Since the government cut green subsidies, the amount of household energy produced by solar power has fallen by 75% in the last two months, according to recent figures.
The news that this figure had dropped will not come as a surprise to many after the government cut household incentives by 65%, but the size of the fall will not be welcomed by environmental campaigners who want to see the number of renewable energy sources grow.
The figures were released by Ofgem this week, they show that the amount of solar panels installed in the UK during February and March equated to 21 megawatts. Figures from the energy department show that in the same months of last year, 81 megawatts worth of solar panels were installed.
The energy secretary, Amber Rudd, was accused of hypocrisy when she announced the cuts to green energy only days after taking part in the historic COP21 climate summit in Paris.
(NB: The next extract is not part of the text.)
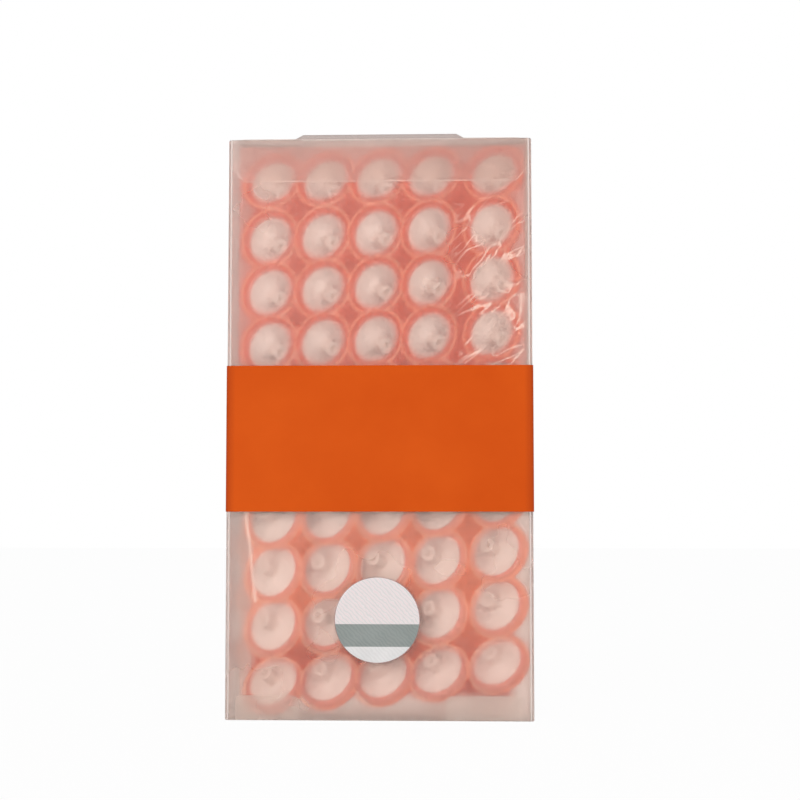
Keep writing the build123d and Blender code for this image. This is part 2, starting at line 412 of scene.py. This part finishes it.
inlet = plastic("inlet", (0.92, 0.83, 0.79), (0.95, 0.87, 0.83), 0.4, through=0.85, glow=0.25)
orange = card_material()
card_back = plastic(
    "card_back", (0.7, 0.66, 0.6), (0.78, 0.74, 0.68), 0.8, grain_scale=1200.0, grain_depth=0.04 * MM
)


# ---- mesh helpers ----
def add_piece(name, vertices, faces, materials, body, slot, marks=None, replaces=()):
    """A mesh piece that rides on a body. marks gives each face's material, where there are several."""
    mesh = bpy.data.meshes.new(name)
    mesh.from_pydata([tuple(v) for v in vertices], [], faces)
    for entry in materials:
        mesh.materials.append(entry)
    if marks:
        mesh.polygons.foreach_set("material_index", marks)
    work = bmesh.new()
    work.from_mesh(mesh)
    bmesh.ops.recalc_face_normals(work, faces=work.faces)
    work.to_mesh(mesh)
    work.free()
    mesh.update()
    piece = bpy.data.objects.new(name, mesh)
    bpy.context.scene.collection.objects.link(piece)
    mesh.shade_smooth()
    mesh.set_sharp_from_angle(angle=math.radians(35))
    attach(piece, body)
    if replaces:
        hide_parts(*replaces)
    return piece


def placed(geometry, matrix):
    """The geometry, which is its vertices and faces, moved by a matrix."""
    vertices, faces = geometry
    return [matrix @ v for v in vertices], faces


def joined(geometries):
    """Several vertex and face lists as one."""
    vertices, faces = [], []
    for part_vertices, part_faces in geometries:
        base = len(vertices)
        vertices += part_vertices
        faces += [tuple(i + base for i in face) for face in part_faces]
    return vertices, faces


def upright(y):
    """Turns a flat outline's x, y into x, z and puts it at this y, growing towards +Y."""
    return Matrix(((1, 0, 0, 0), (0, 0, 1, y), (0, 1, 0, 0), (0, 0, 0, 1)))


def block(x, y, z):
    """A plain block between two values on each axis, for ribs and lugs."""
    vertices = [Vector((a, b, c)) for a in x for b in y for c in z]
    faces = [(0, 1, 3, 2), (4, 6, 7, 5), (0, 4, 5, 1), (2, 3, 7, 6), (0, 2, 6, 4), (1, 5, 7, 3)]
    return vertices, faces


def lathe(profile, segments):
    """A closed solid turned about Z from an (r, z) profile, in metres."""
    vertices, rings = [], []
    for r, z in profile:
        if r == 0:
            rings.append([len(vertices)])
            vertices.append(Vector((0, 0, z)))
            continue
        rings.append(list(range(len(vertices), len(vertices) + segments)))
        for step in range(segments):
            turn = 2 * math.pi * step / segments
            vertices.append(Vector((r * math.cos(turn), r * math.sin(turn), z)))
    pairs = list(zip(rings, rings[1:]))
    if profile[0][0] != 0:
        pairs.append((rings[-1], rings[0]))
    faces = []
    for a, b in pairs:
        for step in range(segments):
            after = (step + 1) % segments
            if len(a) == 1:
                faces.append((a[0], b[step], b[after]))
            elif len(b) == 1:
                faces.append((a[after], a[step], b[0]))
            else:
                faces.append((a[step], b[step], b[after], a[after]))
    return vertices, faces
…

Friends of the Earth representative, Craig Bennett, said at the time:
“The government is totally hypocritical on climate change.
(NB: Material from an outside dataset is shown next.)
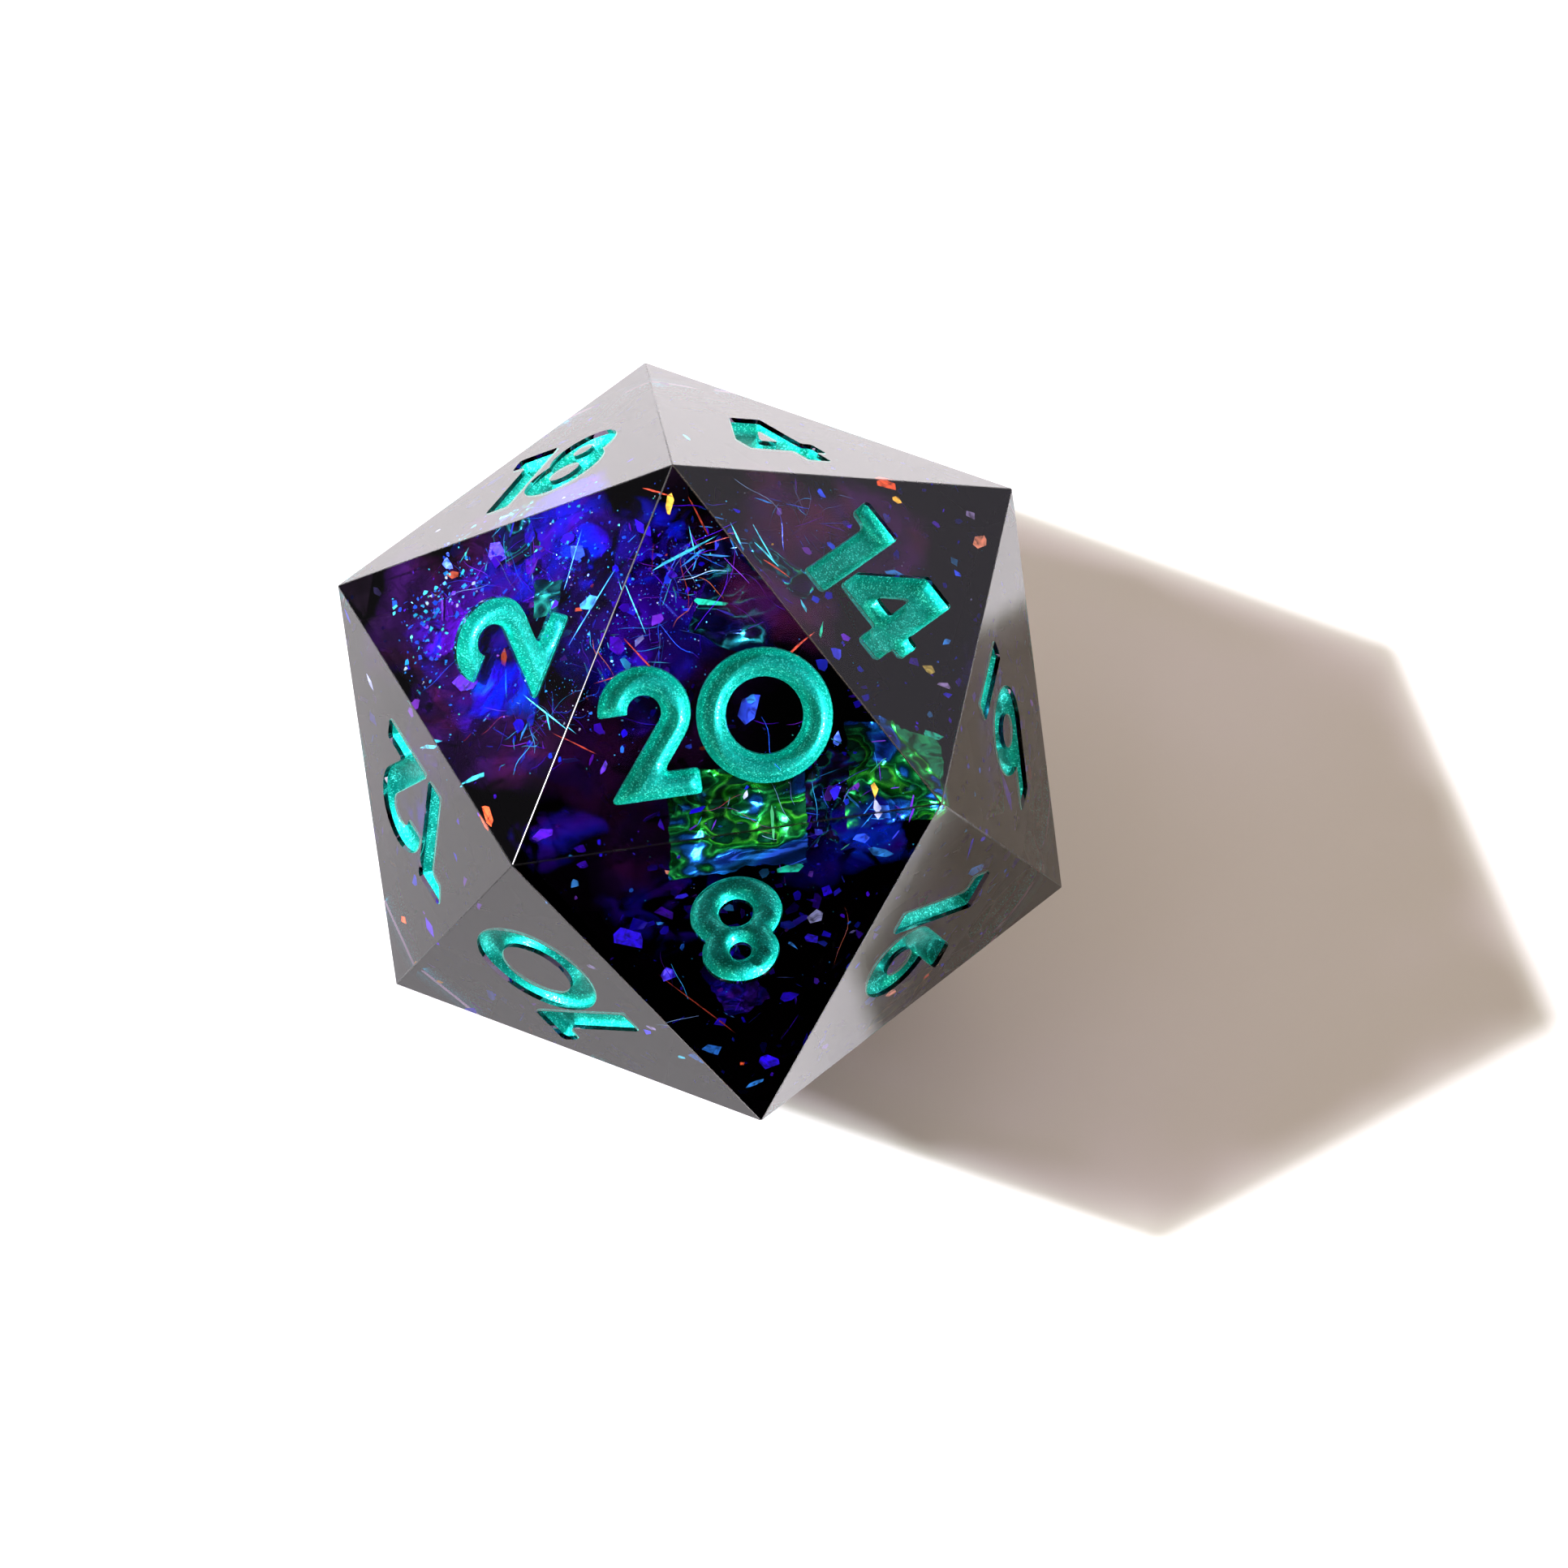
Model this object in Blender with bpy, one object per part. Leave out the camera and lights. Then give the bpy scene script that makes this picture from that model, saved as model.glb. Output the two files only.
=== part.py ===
"""A twenty-sided gaming die of cast resin, with engraved and painted numerals and film inside.

The die stands on the face numbered 1. The origin is on the table under the die's centre, +Z points
up through the face numbered 20, and +Y runs from there towards the corner above its numeral.
Lengths are in metres. Opposite faces add up to 21.
"""

import math

import bmesh
import bpy
from mathutils import Matrix, Vector

MM = 0.001

# The body: a regular icosahedron.
FACE_TO_FACE = 21.0 * MM
EDGE_FLAT = 0.07 * MM
GOLDEN = (1 + math.sqrt(5)) / 2
INRADIUS = FACE_TO_FACE / 2
EDGE = INRADIUS * 2 * math.sqrt(3) / GOLDEN**2
FACE_RADIUS = EDGE / math.sqrt(3)
BELT_RADIUS = GOLDEN * FACE_RADIUS
BELT_HEIGHT = INRADIUS / GOLDEN**3
CENTRE = Vector((0, 0, INRADIUS))

# The corners that have names of their own: those round the top face, and those of the belt below
# it, each with its compass angle. The six opposite corners have the same names with a minus.
TOP_CORNERS = {"B": 90, "E": 210, "F": 330}
BELT_CORNERS = {"D": 30, "C": 150, "H": 270}

# The corners of each numeral's face. The numeral's top points to the first one.
FACE_CORNERS = {
    20: ("B", "E", "F"),
    2: ("C", "B", "E"),
    14: ("D", "B", "F"),
    8: ("H", "E", "F"),
    18: ("-H", "B", "C"),
    4: ("-H", "B", "D"),
    12: ("-D", "C", "E"),
    10: ("-D", "E", "H"),
    16: ("-C", "F", "H"),
    6: ("-C", "D", "F"),
}
OPPOSITE_SUM = 21
UNDERLINED = (6, 9)

# Numerals that were drawn a little off the middle of their face, as (right, up).
NUMERAL_SHIFT = {
    20: (0.2 * MM, -0.4 * MM),
    2: (-0.2 * MM, 0.0),
    4: (-0.5 * MM, -0.2 * MM),
    10: (0.3 * MM, -0.1 * MM),
    6: (0.0, 0.2 * MM),
    9: (0.0, 0.2 * MM),
}

# The shapes of the digits. Strokes are straight bars and arcs of circles.
HEIGHT = 4.3 * MM
STROKE = 0.92 * MM
BAR = 0.82 * MM
DIGIT_SPACE = 0.15 * MM
ZERO_RADIUS = 2.18 * MM
BOWL_RADIUS = 1.48 * MM
SMALL_BOWL_RADIUS = 1.24 * MM
SMALL_HOLE_RADIUS = 0.36 * MM
ONE_WIDTH = 1.6 * MM
ONE_TIP_CUT = 0.12 * MM
ONE_ARMPIT = 0.25 * MM
TWO_LEAVE_ANGLE = -38
THREE_END_ANGLE = 155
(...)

“George Osborne’s anti-environmental policy decisions on energy fly the opposite way to the low-carbon route the vast majority of other countries are pursuing.
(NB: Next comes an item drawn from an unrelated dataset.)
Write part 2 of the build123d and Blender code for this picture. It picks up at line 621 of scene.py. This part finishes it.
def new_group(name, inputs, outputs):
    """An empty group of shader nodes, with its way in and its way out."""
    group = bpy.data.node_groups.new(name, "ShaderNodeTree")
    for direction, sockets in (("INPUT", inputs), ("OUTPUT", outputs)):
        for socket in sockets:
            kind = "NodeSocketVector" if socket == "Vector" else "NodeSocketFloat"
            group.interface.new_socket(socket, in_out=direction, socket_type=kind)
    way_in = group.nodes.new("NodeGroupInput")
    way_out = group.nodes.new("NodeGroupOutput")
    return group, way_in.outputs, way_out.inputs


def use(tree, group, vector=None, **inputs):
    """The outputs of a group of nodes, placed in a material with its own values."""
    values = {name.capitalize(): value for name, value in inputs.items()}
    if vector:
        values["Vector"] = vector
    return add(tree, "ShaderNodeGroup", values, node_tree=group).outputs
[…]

“There is a total mismatch between his policies and the warm words of David Cameron. The reality is that on energy policy the chancellor is effectively prime minister already.”
The United Kingdom has also been heavily criticised for the lack of financial aid that it is willing to give to developing countries as they try and reduce their emissions through new technology.
At first, Britain had been praised for doubling its funding towards this cause. However, it was then revealed that this money would be siphoned away from the regular foreign aid budget.
A representative of the group Least Developed Countries in Paris said:
“The Copenhagen climate meeting made it clear – climate finance should be new and additional funds, which means it should not come from foreign aid – which is meant for development.
“Think of it like building a road. You use the aid money for the road, but if temperatures rise due to climate change, you will have to thicken the tarmac, which is an extra cost.
“If you build a road which is liable to flood due to rising sea levels, you will need to build in flood protection, which is again additional to development. It’s that simple.”
The shadow secretary for energy and climate change, Lisa Nandy, said:
“The chancellor ignored the warnings and slashed support for this important industry in the clear knowledge it would cause job losses and deter investment. These figures show the damage his decision is causing.”
People from within the industry have said that the sector is facing tough times at the moment, but also that there were some reasons to be optimistic.
An analyst at the STA (Solar Trade Association), David Pickup, said:
“The market is going through a very difficult time with deployment down considerably compared to this time last year. This is of course because of the cliff-edge cut to the feed-in tariff [the incentive scheme], and has caused a handful of businesses to close shop over the last few weeks,
“However we are confident that solar can still provide an attractive investment in certain circumstances and that the market will recalibrate by selling solar as a package with other smart cutting edge technology to increase self-consumption of the solar electricity.”
The data that has been cited may be slightly skewed due to the fact that a lot of people rushed through their installations in order to meet a deadline for a more attractive rate in March 2015, and also because the scheme was not active in the first week of February this year. However, most analysts still believe that the majority of the drop is down to the cuts.
Diana Vogtel, a Greenpeace energy campaigner, said:
“The UK government is going against both public opinion and economic sense by cutting support for this booming technology. If lowering bills for hard-working families is indeed a priority for the government energy policy, why are ministers backing astronomically expensive new nuclear whilst ditching much cheaper energy sources?”
The Department of Energy and Climate Change released a statement saying:
“It’s only fair that the costs on people’s energy bills to support solar projects should come down as the industry establishes itself and costs fall. Ultimately, we want a low carbon energy sector that can stand on its own two feet rather than relying on subsidies.”
This news comes in the same week as the IPPR think tank stated that the next mayor of London should strive to make the capital a “global green city” by upping investment in solar power. Shortly afterwards, a waste and recycling company announced that it had installed the largest solar photovoltaic scheme in the capital; the 1MW fixture is located in Bow.